• **TASK PROMPT**
Find every line in the records below that holds the word "this", and copy each one.

### SUPPLIED MATERIAL ###

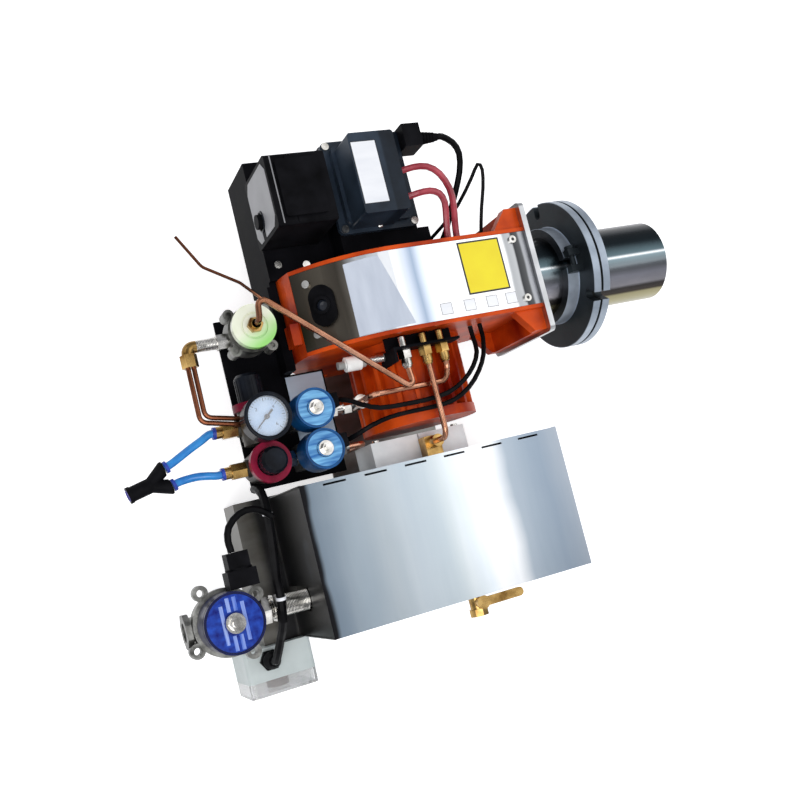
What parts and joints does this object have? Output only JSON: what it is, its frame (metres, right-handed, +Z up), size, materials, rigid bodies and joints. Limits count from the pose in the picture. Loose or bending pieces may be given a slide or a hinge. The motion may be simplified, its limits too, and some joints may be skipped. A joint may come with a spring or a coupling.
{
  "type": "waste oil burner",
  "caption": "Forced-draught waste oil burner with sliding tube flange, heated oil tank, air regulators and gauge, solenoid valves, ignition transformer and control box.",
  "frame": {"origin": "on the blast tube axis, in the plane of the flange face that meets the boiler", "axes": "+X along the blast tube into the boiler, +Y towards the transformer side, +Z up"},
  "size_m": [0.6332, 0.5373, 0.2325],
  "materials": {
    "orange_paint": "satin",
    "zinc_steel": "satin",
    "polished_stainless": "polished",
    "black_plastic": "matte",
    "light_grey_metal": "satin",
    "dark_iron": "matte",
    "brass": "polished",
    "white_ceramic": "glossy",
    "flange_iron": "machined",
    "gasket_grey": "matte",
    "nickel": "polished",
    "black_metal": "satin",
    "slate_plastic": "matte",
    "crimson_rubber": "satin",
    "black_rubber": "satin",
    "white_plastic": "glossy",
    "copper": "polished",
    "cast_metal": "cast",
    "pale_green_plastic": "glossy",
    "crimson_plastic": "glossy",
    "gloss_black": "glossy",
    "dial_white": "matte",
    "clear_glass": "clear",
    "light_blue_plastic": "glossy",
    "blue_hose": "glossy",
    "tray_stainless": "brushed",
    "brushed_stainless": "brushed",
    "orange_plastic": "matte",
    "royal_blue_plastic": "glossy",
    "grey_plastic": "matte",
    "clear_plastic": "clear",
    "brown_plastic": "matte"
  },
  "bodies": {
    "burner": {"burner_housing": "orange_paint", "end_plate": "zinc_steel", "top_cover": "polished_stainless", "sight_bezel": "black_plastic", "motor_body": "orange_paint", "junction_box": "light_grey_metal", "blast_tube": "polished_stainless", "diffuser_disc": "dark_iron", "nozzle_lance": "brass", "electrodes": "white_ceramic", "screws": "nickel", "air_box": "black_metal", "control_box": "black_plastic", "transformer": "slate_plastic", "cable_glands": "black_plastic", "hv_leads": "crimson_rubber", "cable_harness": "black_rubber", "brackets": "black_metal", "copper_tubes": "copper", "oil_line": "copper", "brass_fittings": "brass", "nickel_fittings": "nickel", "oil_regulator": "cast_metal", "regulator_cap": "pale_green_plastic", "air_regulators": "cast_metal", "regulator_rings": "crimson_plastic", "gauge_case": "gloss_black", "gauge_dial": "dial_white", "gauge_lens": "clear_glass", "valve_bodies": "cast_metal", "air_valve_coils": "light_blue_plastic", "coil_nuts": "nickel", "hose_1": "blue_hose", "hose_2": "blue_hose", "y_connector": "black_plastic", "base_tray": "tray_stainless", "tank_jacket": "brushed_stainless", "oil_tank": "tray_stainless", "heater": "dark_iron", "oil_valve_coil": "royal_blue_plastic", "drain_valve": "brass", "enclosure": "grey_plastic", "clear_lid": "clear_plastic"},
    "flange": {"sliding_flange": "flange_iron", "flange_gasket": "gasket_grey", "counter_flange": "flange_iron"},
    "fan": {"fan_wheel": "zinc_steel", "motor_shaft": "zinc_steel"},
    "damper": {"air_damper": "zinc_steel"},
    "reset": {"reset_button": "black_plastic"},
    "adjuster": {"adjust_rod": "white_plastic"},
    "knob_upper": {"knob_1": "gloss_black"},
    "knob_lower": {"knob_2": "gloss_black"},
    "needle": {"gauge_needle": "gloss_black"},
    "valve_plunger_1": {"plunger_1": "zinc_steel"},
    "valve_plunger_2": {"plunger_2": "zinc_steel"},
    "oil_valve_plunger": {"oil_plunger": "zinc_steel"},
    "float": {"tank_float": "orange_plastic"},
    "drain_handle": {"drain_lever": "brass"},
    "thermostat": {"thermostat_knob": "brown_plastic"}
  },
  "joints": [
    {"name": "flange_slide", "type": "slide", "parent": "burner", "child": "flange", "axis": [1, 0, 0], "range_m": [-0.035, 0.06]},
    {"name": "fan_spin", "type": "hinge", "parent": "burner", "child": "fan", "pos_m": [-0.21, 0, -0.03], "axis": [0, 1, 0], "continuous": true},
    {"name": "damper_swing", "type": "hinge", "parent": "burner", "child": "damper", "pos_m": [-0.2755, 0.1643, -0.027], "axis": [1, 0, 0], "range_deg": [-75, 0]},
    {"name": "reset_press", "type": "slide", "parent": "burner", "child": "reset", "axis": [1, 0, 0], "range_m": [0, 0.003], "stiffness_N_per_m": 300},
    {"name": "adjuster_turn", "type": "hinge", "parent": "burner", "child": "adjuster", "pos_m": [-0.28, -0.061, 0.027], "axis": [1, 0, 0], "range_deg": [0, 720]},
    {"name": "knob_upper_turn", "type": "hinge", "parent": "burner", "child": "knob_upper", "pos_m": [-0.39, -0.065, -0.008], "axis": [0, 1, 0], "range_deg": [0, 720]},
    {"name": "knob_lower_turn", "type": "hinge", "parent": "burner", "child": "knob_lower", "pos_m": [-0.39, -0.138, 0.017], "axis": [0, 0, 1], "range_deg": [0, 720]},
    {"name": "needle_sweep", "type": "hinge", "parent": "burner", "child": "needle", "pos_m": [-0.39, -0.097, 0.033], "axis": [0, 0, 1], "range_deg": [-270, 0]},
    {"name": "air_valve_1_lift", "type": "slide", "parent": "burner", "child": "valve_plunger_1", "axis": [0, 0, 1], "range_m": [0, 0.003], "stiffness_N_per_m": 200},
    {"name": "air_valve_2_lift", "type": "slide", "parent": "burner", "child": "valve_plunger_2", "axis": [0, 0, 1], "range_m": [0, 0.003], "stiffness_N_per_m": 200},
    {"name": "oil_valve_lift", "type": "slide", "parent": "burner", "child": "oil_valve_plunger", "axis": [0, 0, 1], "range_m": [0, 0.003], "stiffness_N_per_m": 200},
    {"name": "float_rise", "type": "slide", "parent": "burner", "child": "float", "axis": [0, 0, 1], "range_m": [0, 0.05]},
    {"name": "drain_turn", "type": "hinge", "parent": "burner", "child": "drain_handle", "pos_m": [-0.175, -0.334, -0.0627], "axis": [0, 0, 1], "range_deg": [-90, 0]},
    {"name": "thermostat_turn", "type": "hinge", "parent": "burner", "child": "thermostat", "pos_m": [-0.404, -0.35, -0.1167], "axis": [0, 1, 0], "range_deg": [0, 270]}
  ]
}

###
### SUPPLIED MATERIAL ###

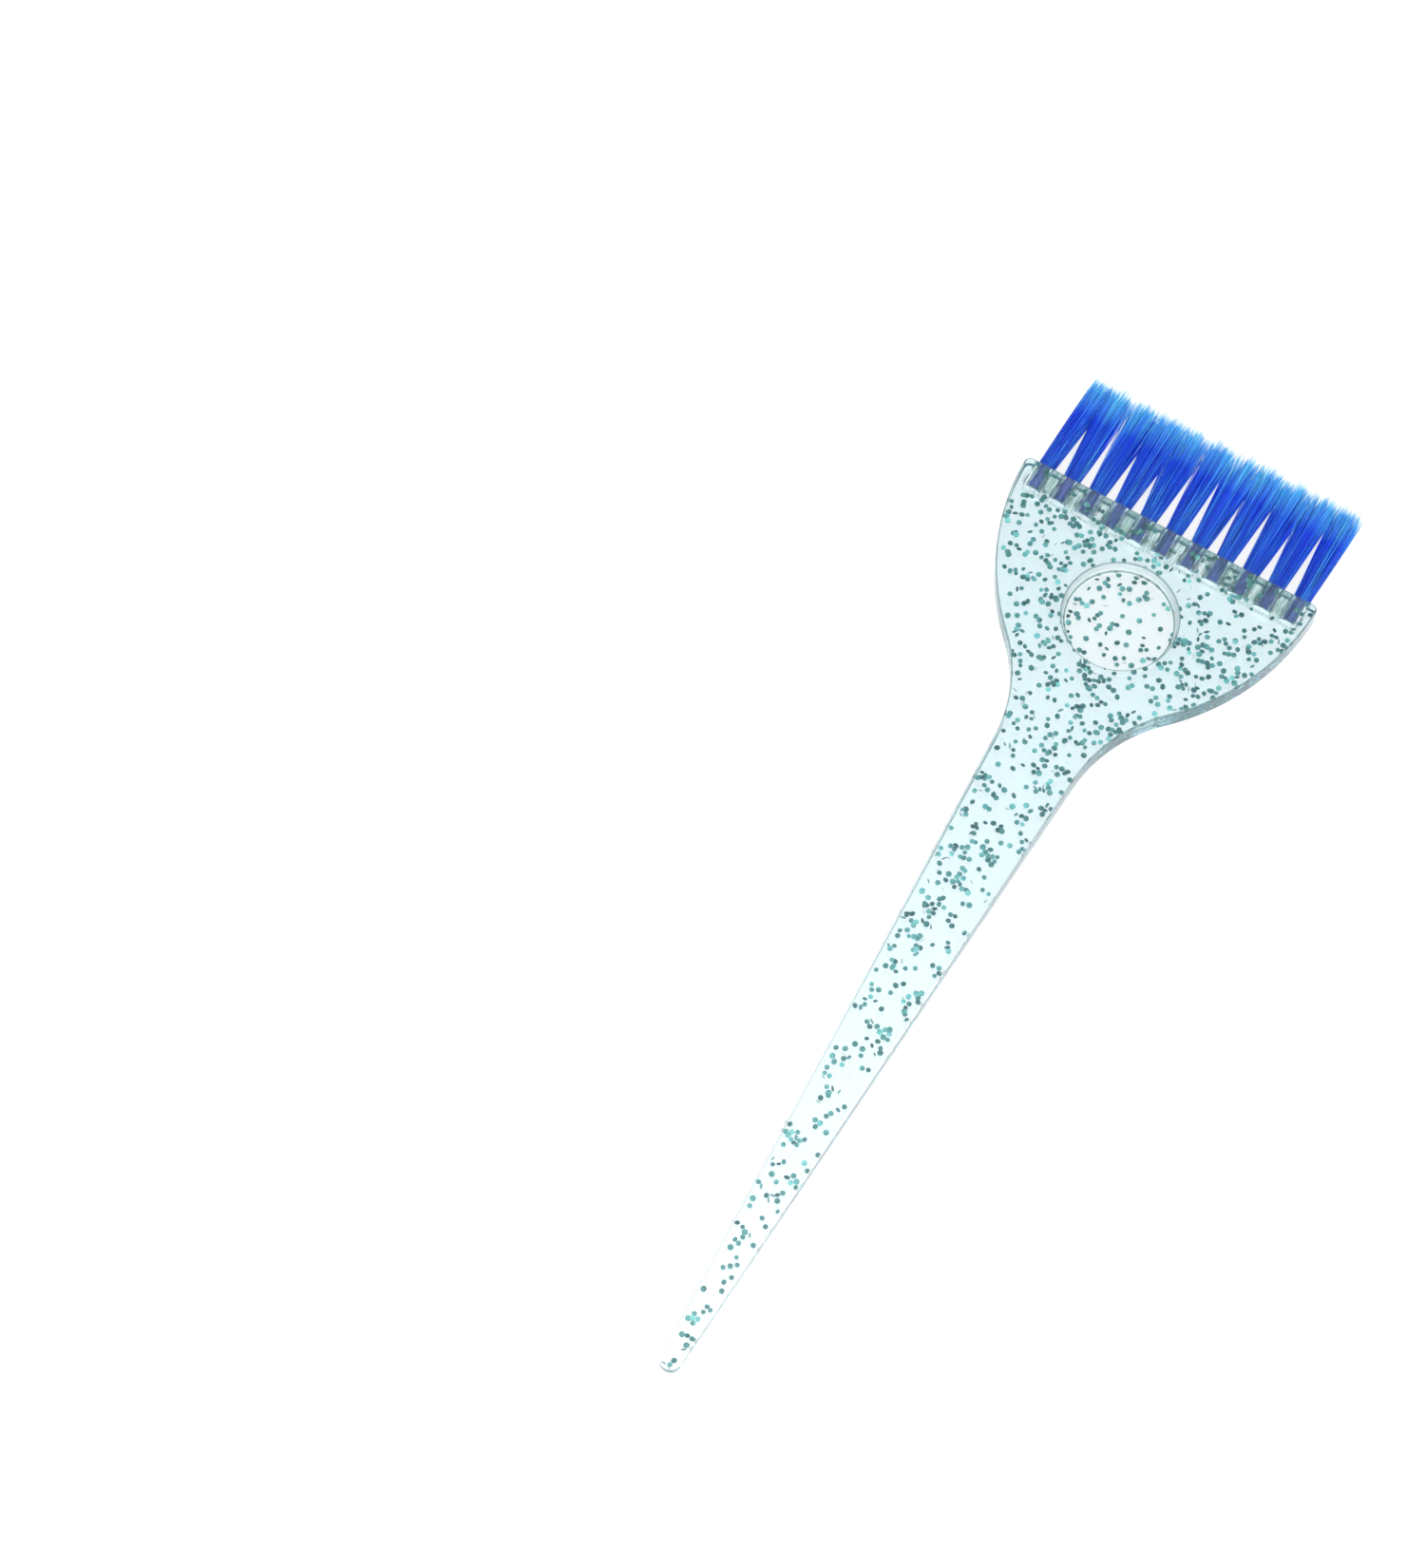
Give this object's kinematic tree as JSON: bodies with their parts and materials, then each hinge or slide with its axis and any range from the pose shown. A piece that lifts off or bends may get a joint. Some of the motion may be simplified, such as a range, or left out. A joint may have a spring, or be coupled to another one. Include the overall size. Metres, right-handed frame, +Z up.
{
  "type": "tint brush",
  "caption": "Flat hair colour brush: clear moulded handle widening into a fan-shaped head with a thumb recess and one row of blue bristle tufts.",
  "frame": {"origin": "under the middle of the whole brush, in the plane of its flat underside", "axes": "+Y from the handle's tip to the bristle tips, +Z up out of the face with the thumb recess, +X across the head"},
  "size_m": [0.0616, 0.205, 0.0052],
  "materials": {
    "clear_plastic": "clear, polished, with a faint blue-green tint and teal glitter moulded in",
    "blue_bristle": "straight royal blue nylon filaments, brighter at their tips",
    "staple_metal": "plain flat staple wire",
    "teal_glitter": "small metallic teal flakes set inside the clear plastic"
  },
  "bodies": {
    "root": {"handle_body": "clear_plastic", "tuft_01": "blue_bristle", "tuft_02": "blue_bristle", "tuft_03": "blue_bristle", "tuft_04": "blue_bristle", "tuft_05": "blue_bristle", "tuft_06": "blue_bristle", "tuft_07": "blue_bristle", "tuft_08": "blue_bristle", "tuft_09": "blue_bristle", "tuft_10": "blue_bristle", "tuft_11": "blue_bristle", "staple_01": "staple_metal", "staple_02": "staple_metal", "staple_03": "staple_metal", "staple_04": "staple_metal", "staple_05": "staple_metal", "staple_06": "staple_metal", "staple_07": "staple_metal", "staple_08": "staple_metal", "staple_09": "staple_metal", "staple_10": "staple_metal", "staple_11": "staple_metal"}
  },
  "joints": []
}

###
### SUPPLIED MATERIAL ###

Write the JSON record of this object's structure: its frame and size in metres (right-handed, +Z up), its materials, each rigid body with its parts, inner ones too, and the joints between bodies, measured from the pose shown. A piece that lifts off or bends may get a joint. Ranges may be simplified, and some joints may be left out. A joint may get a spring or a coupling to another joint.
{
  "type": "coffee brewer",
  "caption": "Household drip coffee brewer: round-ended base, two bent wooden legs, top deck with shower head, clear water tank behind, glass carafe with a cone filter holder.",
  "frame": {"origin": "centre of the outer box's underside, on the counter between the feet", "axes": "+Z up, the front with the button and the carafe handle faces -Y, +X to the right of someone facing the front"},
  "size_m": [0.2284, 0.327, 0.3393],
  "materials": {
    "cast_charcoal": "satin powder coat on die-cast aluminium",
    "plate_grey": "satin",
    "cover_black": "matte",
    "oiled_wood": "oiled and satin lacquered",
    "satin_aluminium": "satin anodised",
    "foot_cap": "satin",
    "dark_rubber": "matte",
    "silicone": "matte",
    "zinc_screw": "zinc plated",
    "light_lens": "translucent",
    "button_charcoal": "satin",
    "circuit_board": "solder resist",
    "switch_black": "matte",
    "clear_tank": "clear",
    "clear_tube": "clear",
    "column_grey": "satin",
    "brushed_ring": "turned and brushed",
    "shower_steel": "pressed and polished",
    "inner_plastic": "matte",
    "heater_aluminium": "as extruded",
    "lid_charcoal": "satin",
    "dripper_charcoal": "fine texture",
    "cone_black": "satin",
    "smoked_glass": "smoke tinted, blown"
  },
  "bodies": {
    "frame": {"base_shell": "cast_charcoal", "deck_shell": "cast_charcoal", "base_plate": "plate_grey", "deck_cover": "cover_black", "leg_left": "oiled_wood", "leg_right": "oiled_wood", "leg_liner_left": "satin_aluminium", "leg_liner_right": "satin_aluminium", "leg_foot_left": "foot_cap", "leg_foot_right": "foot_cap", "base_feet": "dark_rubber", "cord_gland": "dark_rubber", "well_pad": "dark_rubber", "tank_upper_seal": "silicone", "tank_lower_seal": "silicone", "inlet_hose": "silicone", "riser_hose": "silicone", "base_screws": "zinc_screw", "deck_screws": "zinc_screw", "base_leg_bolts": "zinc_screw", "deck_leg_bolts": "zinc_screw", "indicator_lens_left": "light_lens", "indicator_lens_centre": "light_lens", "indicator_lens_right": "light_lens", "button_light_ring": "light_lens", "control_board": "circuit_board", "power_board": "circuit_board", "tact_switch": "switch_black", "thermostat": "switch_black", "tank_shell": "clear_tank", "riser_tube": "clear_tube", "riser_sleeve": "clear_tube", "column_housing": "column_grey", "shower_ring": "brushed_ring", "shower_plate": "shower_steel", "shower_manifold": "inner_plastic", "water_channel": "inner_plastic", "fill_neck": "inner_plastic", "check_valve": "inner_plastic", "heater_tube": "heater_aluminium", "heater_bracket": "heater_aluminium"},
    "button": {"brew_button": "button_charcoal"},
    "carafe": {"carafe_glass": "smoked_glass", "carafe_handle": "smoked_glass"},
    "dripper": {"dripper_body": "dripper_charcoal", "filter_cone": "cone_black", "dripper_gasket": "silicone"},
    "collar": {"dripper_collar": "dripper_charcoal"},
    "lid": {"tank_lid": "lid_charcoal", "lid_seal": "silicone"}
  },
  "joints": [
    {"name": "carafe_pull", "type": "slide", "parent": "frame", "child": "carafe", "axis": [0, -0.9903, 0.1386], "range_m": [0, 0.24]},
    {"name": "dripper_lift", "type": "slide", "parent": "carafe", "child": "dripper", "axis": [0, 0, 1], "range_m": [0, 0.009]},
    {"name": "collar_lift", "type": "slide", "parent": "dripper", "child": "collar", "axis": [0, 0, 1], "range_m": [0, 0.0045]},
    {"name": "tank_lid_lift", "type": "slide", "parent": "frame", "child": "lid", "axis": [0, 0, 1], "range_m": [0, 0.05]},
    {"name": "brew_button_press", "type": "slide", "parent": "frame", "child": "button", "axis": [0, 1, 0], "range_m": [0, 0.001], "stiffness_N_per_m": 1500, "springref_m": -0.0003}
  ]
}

###

• **WRITTEN RESPONSE**
What parts and joints does this object have? Output only JSON: what it is, its frame (metres, right-handed, +Z up), size, materials, rigid bodies and joints. Limits count from the pose in the picture. Loose or bending pieces may be given a slide or a hinge. The motion may be simplified, its limits too, and some joints may be skipped. A joint may come with a spring or a coupling.
Give this object's kinematic tree as JSON: bodies with their parts and materials, then each hinge or slide with its axis and any range from the pose shown. A piece that lifts off or bends may get a joint. Some of the motion may be simplified, such as a range, or left out. A joint may have a spring, or be coupled to another one. Include the overall size. Metres, right-handed frame, +Z up.
Write the JSON record of this object's structure: its frame and size in metres (right-handed, +Z up), its materials, each rigid body with its parts, inner ones too, and the joints between bodies, measured from the pose shown. A piece that lifts off or bends may get a joint. Ranges may be simplified, and some joints may be left out. A joint may get a spring or a coupling to another joint.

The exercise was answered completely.